Symbols and images are also powerful because we perceive them so effortlessly and so rapidly. A century before Mock designed Complex 320-325, Russian author Ivan Turgenev wrote, “A picture shows me at a glance what it takes dozens of pages of a book to expound.” Now shortened to “a picture is worth a thousand words,” this aphorism suggests correctly that symbols and other meaningful images have the capacity to quickly inspire extreme reactions, ranging from anger and fear to joy and celebration. They’re especially powerful because we process symbolic images very quickly—more quickly than we process the meaning of words—and they correspondingly embed themselves more deeply in our memories.
Symbols, then, are magnets for meaning, and they have the power to shape our thoughts and behaviors just as words and labels do. They accomplish this feat by priming (or preparing) us for particular thoughts and behaviors. Since the swastika is now associated with aggression, anger, and general negativity, it should prime us to perceive aggression, anger, and negativity in events that might otherwise seem innocuous. To test this effect, my colleague Virginia Kwan and I asked a group of students to complete two seemingly unrelated tasks. We called the first one a geometric acuity task, a scientific-sounding name for a task in which the students counted the number of right angles in four shapes. Three of the shapes were identical for
the entire group of students, but we varied the design of the fourth shape. For half of the students, that fourth shape looked a lot like a swastika, so for those students the concepts of aggression, anger, and negativity should have been particularly accessible. For the other half, the fourth shape was just a series of squares and circles that had no particular meaning.

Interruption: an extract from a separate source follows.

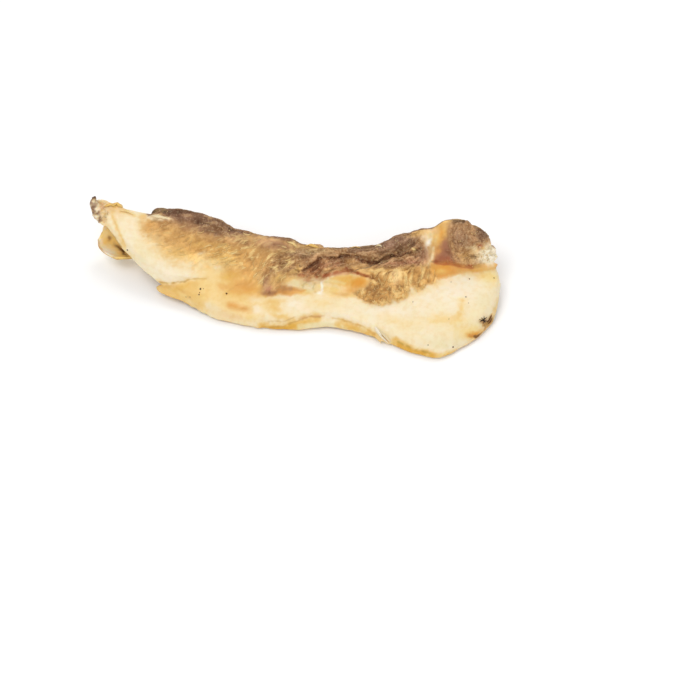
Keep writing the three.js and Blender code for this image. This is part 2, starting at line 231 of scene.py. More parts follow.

After the students finished the geometric acuity task, we distracted them with another task for a few minutes, and then asked them to read a supposedly unrelated passage about a man named Donald. The passage described a day in Donald’s life, and we purposely described his actions so they could be interpreted either as innocuous or as evidence that Donald was an aggressive, mean-spirited character. For example, the passage explained that a salesman knocked on Donald’s door, but Donald refused to let him enter. Most people refuse to let salespeople enter their homes from time to time (or perhaps most of the time), but if you’re viewing Donald’s behavior through a critical lens, his decision to keep the salesman at bay might constitute evidence that he’s generally mean-spirited. Later in the day, Donald was standing in line to buy tickets to a U2 concert. He started playing poker with some of his fellow U2 fans, and suggested that the winner could take the losers’ tickets. A policeman stumbled on the game, which unbeknownst to Donald happened to be illegal, and arrested him. The students who read the scenario were asked how severely Donald should be punished and whether he seemed moral and decent, or depraved and offensive.